_TASK GOAL_
Every line in the listing is to be echoed verbatim.

_INFORMATION SHOWN_

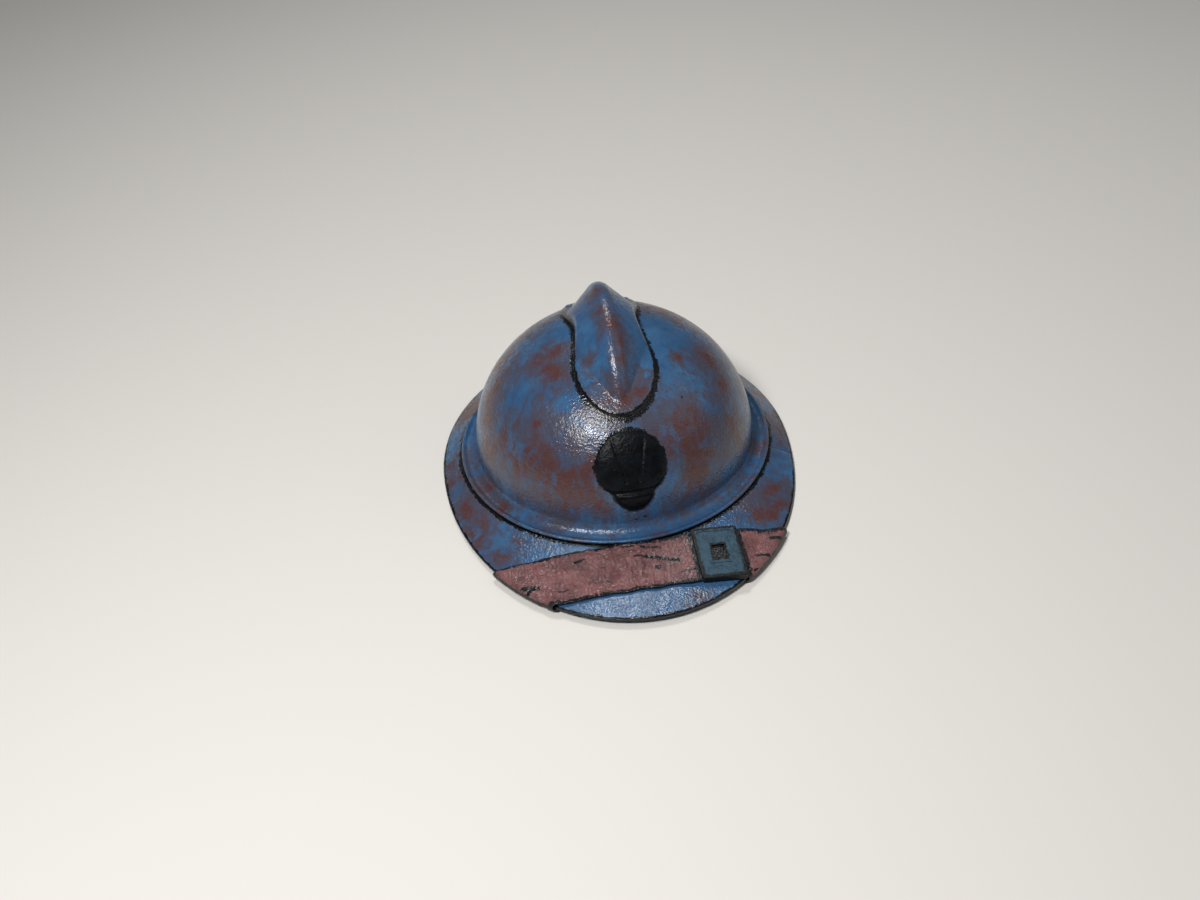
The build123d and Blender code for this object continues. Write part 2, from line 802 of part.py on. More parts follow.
with BuildPart() as chinstrap:
    with BuildSketch(Plane.XY.offset(-overrun)):
        with Locations((0, strap_middle)):
            Rectangle(3 * brim_half_width, strap_rear_edge - strap_front_edge)
    extrude(amount=crown_top)
    add(strap_outer, mode=Mode.INTERSECT)
    add(strap_inner, mode=Mode.SUBTRACT)
    ring_clear = ring_half_width + strap_under_gap
    ring_clear_length = ring_half_length + strap_under_gap
    add(oval_prism(ring_clear, ring_clear_length, ring_clear_length, 0, crown_top), mode=Mode.SUBTRACT)
    for side in (-1, 1):
        tail = strap_tail(side)
        under_layer = brim_block(peak_pitch, strap_outer_grow, overrun)
        add(tail & under_layer)
    for side in (-1, 1):
        with BuildSketch(strap_rivet_plane(side).offset(-overrun)):
            Circle(strap_rivet_radius + rivet_hole_clearance)
        extrude(amount=2 * overrun, mode=Mode.SUBTRACT)

with BuildPart() as strap_rivets:
    for side in (-1, 1):
        low = strap_rivet_plane(side)
        with BuildSketch(low):
            Circle(strap_rivet_radius)
        extrude(amount=2 * strap_thickness)
        with BuildSketch(low.offset(-strap_rivet_head_height)):
            Circle(strap_rivet_head_radius)
        extrude(amount=strap_rivet_head_height)
        with BuildSketch(low.offset(2 * strap_thickness)):
            Circle(strap_rivet_head_radius)
        extrude(amount=strap_rivet_head_height)

# Slide buckle: a flat tube that the strap runs through, with a window in its face
step = slide_length / 2
strap_mid_grow = strap_lift + strap_thickness / 2
slide_low = peak_height(slide_across - step, strap_middle, strap_mid_grow)
slide_high = peak_height(slide_across + step, strap_middle, strap_mid_grow)
slide_rear = peak_height(slide_across, strap_middle + step, strap_mid_grow)
slide_front = peak_height(slide_across, strap_middle - step, strap_mid_grow)
along_strap = Vector(2 * step, 0, slide_high - slide_low).normalized()
across_strap = Vector(0, 2 * step, slide_rear - slide_front).normalized()
slide_normal = along_strap.cross(across_strap).normalized()
strap_face = peak_height(slide_across, strap_middle, strap_mid_grow)
slide_plane = Plane(origin=(slide_across, strap_middle, strap_face), x_dir=along_strap, z_dir=slide_normal)
slide_inner_width = (strap_rear_edge - strap_front_edge) / across_strap.Y + 2 * slide_clearance
slide_outer_width = slide_inner_width + 2 * slide_wall
channel_low = -strap_thickness / 2 - slide_back_clearance
channel_high = strap_thickness / 2 + slide_clearance

with BuildPart() as strap_slide:
    with BuildSketch(slide_plane.offset(channel_low - slide_back)):
        RectangleRounded(slide_length, slide_outer_width, slide_corner)
    extrude(amount=channel_high + slide_face - channel_low + slide_back)
    fillet(strap_slide.faces().sort_by(Axis.Z)[-1].edges(), slide_edge_rounding)
    with BuildSketch(slide_plane.offset(channel_low)):
        Rectangle(slide_length + 2 * overrun, slide_inner_width)
    extrude(amount=channel_high - channel_low, mode=Mode.SUBTRACT)
    with BuildSketch(slide_plane.offset(channel_high + slide_face - slide_panel_depth)):
        RectangleRounded(
            slide_length - 2 * slide_panel_margin, slide_outer_width - 2 * slide_panel_margin, slide_corner
        )
        Rectangle(
            slide_window_length + 2 * slide_panel_margin,
            slide_window_width + 2 * slide_panel_margin,
            mode=Mode.SUBTRACT,
        )
    extrude(amount=overrun, mode=Mode.SUBTRACT)
    with BuildSketch(slide_plane.offset(channel_high - slide_clearance)):
        Rectangle(slide_window_length, slide_window_width)
    extrude(amount=overrun, mode=Mode.SUBTRACT)

pieces = {
    "bowl": bowl.part,
    "peak": peak.part,
    "neck_guard": neck_guard.part,
    "brim_joint_plate_left": brim_joint_plate_left.part,
    "brim_joint_plate_right": brim_joint_plate_right.part,
    "comb": comb.part,
    "comb_rivets": comb_rivets.part,
    "badge": badge.part,
    "liner_band": liner_band.part,
    "liner_lace": liner_lace.part,
    "ring_bracket_left": ring_bracket_left.part,
    "ring_bracket_right": ring_bracket_right.part,
    "strap_ring_left": strap_ring_left.part,
    "strap_ring_right": strap_ring_right.part,
    "chinstrap": chinstrap.part,
    "strap_rivets": strap_rivets.part,
    "strap_slide": strap_slide.part,
}
for number, piece in enumerate(liner_tongues, start=1):
    pieces[f"liner_tongue_{number}"] = piece
for name in sides:
    pieces[f"spacer_{name}"] = spacers[name]
    pieces[f"liner_lug_{name}"] = lugs[name]

for name, piece in pieces.items():
    piece.label = name
    export_step(piece, f"parts/{name}.step")

print("slide axis", along_strap, "slide centre", slide_plane.origin)
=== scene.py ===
import json
import math

import bmesh
import bpy
import numpy as np
from mathutils import Matrix, Vector, noise as field


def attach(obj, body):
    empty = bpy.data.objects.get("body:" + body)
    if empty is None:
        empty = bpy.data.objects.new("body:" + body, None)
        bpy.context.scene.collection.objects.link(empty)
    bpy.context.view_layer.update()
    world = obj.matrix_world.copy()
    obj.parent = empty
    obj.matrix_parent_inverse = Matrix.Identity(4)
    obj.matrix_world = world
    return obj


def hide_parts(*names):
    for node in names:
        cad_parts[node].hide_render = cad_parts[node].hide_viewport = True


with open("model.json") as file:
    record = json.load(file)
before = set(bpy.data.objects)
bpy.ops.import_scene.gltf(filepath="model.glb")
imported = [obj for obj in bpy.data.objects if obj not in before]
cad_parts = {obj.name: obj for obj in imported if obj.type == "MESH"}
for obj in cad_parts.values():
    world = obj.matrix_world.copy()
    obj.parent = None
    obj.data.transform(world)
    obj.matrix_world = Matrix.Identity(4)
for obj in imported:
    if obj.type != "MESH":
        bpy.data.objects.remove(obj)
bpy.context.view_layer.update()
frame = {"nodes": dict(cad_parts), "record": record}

nodes = frame["nodes"]
MM = 0.001

# Sizes of the steel shell in millimetres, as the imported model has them
CENTRE_Y = 17.0
SEAM_Y = -17.0
SEAM_GAP = 0.4
SHEET = 0.8
DOME_WIDE, DOME_LONG, DOME_RISE, DOME_WAIST = 94.3, 98.2, 84.0, 19.7
OVAL = DOME_LONG / DOME_WIDE
RING_WIDE, RING_HEIGHT, BEAD = 105.7, 12.0, 1.2
RING_LONG = RING_WIDE * OVAL
FLANGE_WIDE = 96.7
BRIM_WIDE, BRIM_FRONT, BRIM_REAR, HEM = 120.0, RING_LONG + 59.9, RING_LONG + 25.9, 1.8
PITCH = math.tan(math.radians(1.53))
CROWN_TOP = DOME_WAIST + DOME_RISE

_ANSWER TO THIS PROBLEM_
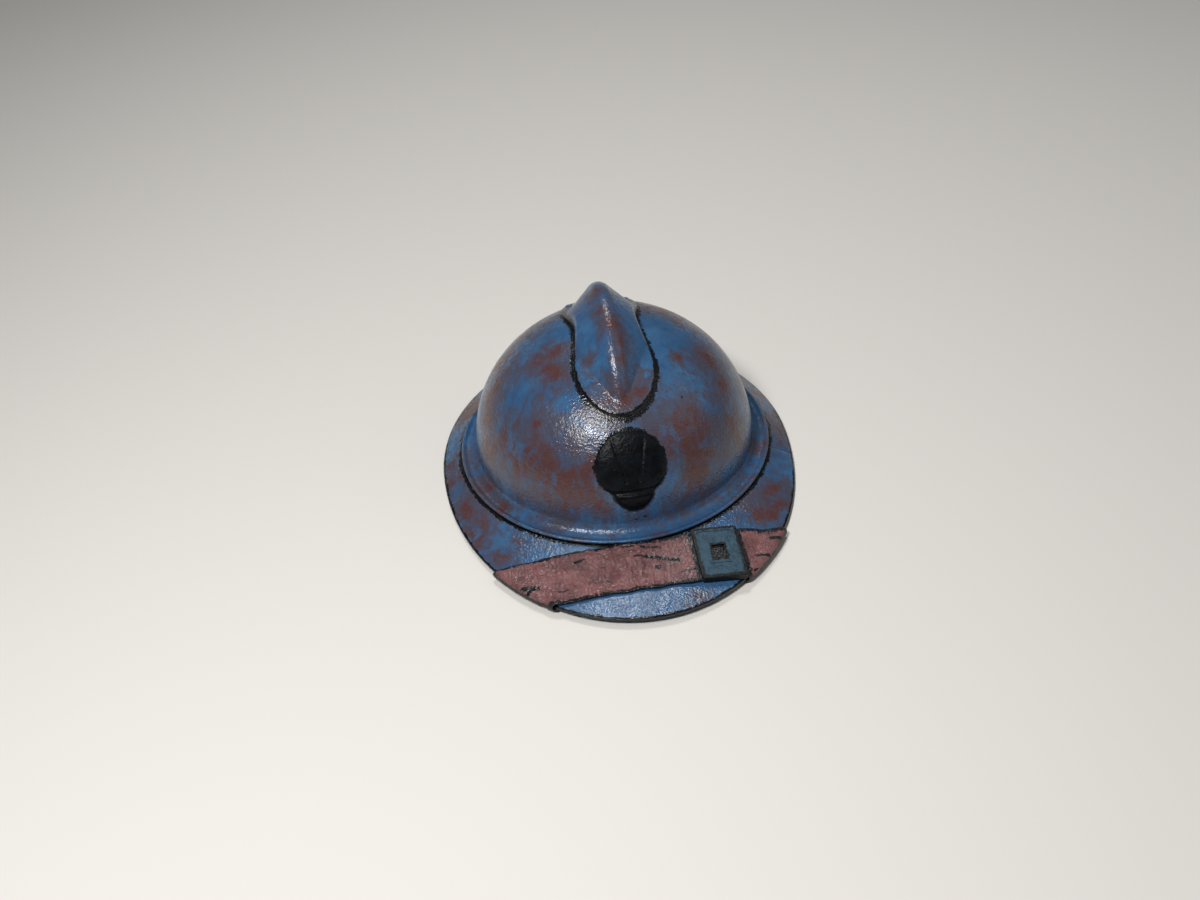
The build123d and Blender code for this object continues. Write part 2, from line 802 of part.py on. More parts follow.
with BuildPart() as chinstrap:
    with BuildSketch(Plane.XY.offset(-overrun)):
        with Locations((0, strap_middle)):
            Rectangle(3 * brim_half_width, strap_rear_edge - strap_front_edge)
    extrude(amount=crown_top)
    add(strap_outer, mode=Mode.INTERSECT)
    add(strap_inner, mode=Mode.SUBTRACT)
    ring_clear = ring_half_width + strap_under_gap
    ring_clear_length = ring_half_length + strap_under_gap
    add(oval_prism(ring_clear, ring_clear_length, ring_clear_length, 0, crown_top), mode=Mode.SUBTRACT)
    for side in (-1, 1):
        tail = strap_tail(side)
        under_layer = brim_block(peak_pitch, strap_outer_grow, overrun)
        add(tail & under_layer)
    for side in (-1, 1):
        with BuildSketch(strap_rivet_plane(side).offset(-overrun)):
            Circle(strap_rivet_radius + rivet_hole_clearance)
        extrude(amount=2 * overrun, mode=Mode.SUBTRACT)

with BuildPart() as strap_rivets:
    for side in (-1, 1):
        low = strap_rivet_plane(side)
        with BuildSketch(low):
            Circle(strap_rivet_radius)
        extrude(amount=2 * strap_thickness)
        with BuildSketch(low.offset(-strap_rivet_head_height)):
            Circle(strap_rivet_head_radius)
        extrude(amount=strap_rivet_head_height)
        with BuildSketch(low.offset(2 * strap_thickness)):
            Circle(strap_rivet_head_radius)
        extrude(amount=strap_rivet_head_height)

# Slide buckle: a flat tube that the strap runs through, with a window in its face
step = slide_length / 2
strap_mid_grow = strap_lift + strap_thickness / 2
slide_low = peak_height(slide_across - step, strap_middle, strap_mid_grow)
slide_high = peak_height(slide_across + step, strap_middle, strap_mid_grow)
slide_rear = peak_height(slide_across, strap_middle + step, strap_mid_grow)
slide_front = peak_height(slide_across, strap_middle - step, strap_mid_grow)
along_strap = Vector(2 * step, 0, slide_high - slide_low).normalized()
across_strap = Vector(0, 2 * step, slide_rear - slide_front).normalized()
slide_normal = along_strap.cross(across_strap).normalized()
strap_face = peak_height(slide_across, strap_middle, strap_mid_grow)
slide_plane = Plane(origin=(slide_across, strap_middle, strap_face), x_dir=along_strap, z_dir=slide_normal)
slide_inner_width = (strap_rear_edge - strap_front_edge) / across_strap.Y + 2 * slide_clearance
slide_outer_width = slide_inner_width + 2 * slide_wall
channel_low = -strap_thickness / 2 - slide_back_clearance
channel_high = strap_thickness / 2 + slide_clearance

with BuildPart() as strap_slide:
    with BuildSketch(slide_plane.offset(channel_low - slide_back)):
        RectangleRounded(slide_length, slide_outer_width, slide_corner)
    extrude(amount=channel_high + slide_face - channel_low + slide_back)
    fillet(strap_slide.faces().sort_by(Axis.Z)[-1].edges(), slide_edge_rounding)
    with BuildSketch(slide_plane.offset(channel_low)):
        Rectangle(slide_length + 2 * overrun, slide_inner_width)
    extrude(amount=channel_high - channel_low, mode=Mode.SUBTRACT)
    with BuildSketch(slide_plane.offset(channel_high + slide_face - slide_panel_depth)):
        RectangleRounded(
            slide_length - 2 * slide_panel_margin, slide_outer_width - 2 * slide_panel_margin, slide_corner
        )
        Rectangle(
            slide_window_length + 2 * slide_panel_margin,
            slide_window_width + 2 * slide_panel_margin,
            mode=Mode.SUBTRACT,
        )
    extrude(amount=overrun, mode=Mode.SUBTRACT)
    with BuildSketch(slide_plane.offset(channel_high - slide_clearance)):
        Rectangle(slide_window_length, slide_window_width)
    extrude(amount=overrun, mode=Mode.SUBTRACT)

pieces = {
    "bowl": bowl.part,
    "peak": peak.part,
    "neck_guard": neck_guard.part,
    "brim_joint_plate_left": brim_joint_plate_left.part,
    "brim_joint_plate_right": brim_joint_plate_right.part,
    "comb": comb.part,
    "comb_rivets": comb_rivets.part,
    "badge": badge.part,
    "liner_band": liner_band.part,
    "liner_lace": liner_lace.part,
    "ring_bracket_left": ring_bracket_left.part,
    "ring_bracket_right": ring_bracket_right.part,
    "strap_ring_left": strap_ring_left.part,
    "strap_ring_right": strap_ring_right.part,
    "chinstrap": chinstrap.part,
    "strap_rivets": strap_rivets.part,
    "strap_slide": strap_slide.part,
}
for number, piece in enumerate(liner_tongues, start=1):
    pieces[f"liner_tongue_{number}"] = piece
for name in sides:
    pieces[f"spacer_{name}"] = spacers[name]
    pieces[f"liner_lug_{name}"] = lugs[name]

for name, piece in pieces.items():
    piece.label = name
    export_step(piece, f"parts/{name}.step")

print("slide axis", along_strap, "slide centre", slide_plane.origin)
=== scene.py ===
import json
import math

import bmesh
import bpy
import numpy as np
from mathutils import Matrix, Vector, noise as field


def attach(obj, body):
    empty = bpy.data.objects.get("body:" + body)
    if empty is None:
        empty = bpy.data.objects.new("body:" + body, None)
        bpy.context.scene.collection.objects.link(empty)
    bpy.context.view_layer.update()
    world = obj.matrix_world.copy()
    obj.parent = empty
    obj.matrix_parent_inverse = Matrix.Identity(4)
    obj.matrix_world = world
    return obj


def hide_parts(*names):
    for node in names:
        cad_parts[node].hide_render = cad_parts[node].hide_viewport = True


with open("model.json") as file:
    record = json.load(file)
before = set(bpy.data.objects)
bpy.ops.import_scene.gltf(filepath="model.glb")
imported = [obj for obj in bpy.data.objects if obj not in before]
cad_parts = {obj.name: obj for obj in imported if obj.type == "MESH"}
for obj in cad_parts.values():
    world = obj.matrix_world.copy()
    obj.parent = None
    obj.data.transform(world)
    obj.matrix_world = Matrix.Identity(4)
for obj in imported:
    if obj.type != "MESH":
        bpy.data.objects.remove(obj)
bpy.context.view_layer.update()
frame = {"nodes": dict(cad_parts), "record": record}

nodes = frame["nodes"]
MM = 0.001

# Sizes of the steel shell in millimetres, as the imported model has them
CENTRE_Y = 17.0
SEAM_Y = -17.0
SEAM_GAP = 0.4
SHEET = 0.8
DOME_WIDE, DOME_LONG, DOME_RISE, DOME_WAIST = 94.3, 98.2, 84.0, 19.7
OVAL = DOME_LONG / DOME_WIDE
RING_WIDE, RING_HEIGHT, BEAD = 105.7, 12.0, 1.2
RING_LONG = RING_WIDE * OVAL
FLANGE_WIDE = 96.7
BRIM_WIDE, BRIM_FRONT, BRIM_REAR, HEM = 120.0, RING_LONG + 59.9, RING_LONG + 25.9, 1.8
PITCH = math.tan(math.radians(1.53))
CROWN_TOP = DOME_WAIST + DOME_RISE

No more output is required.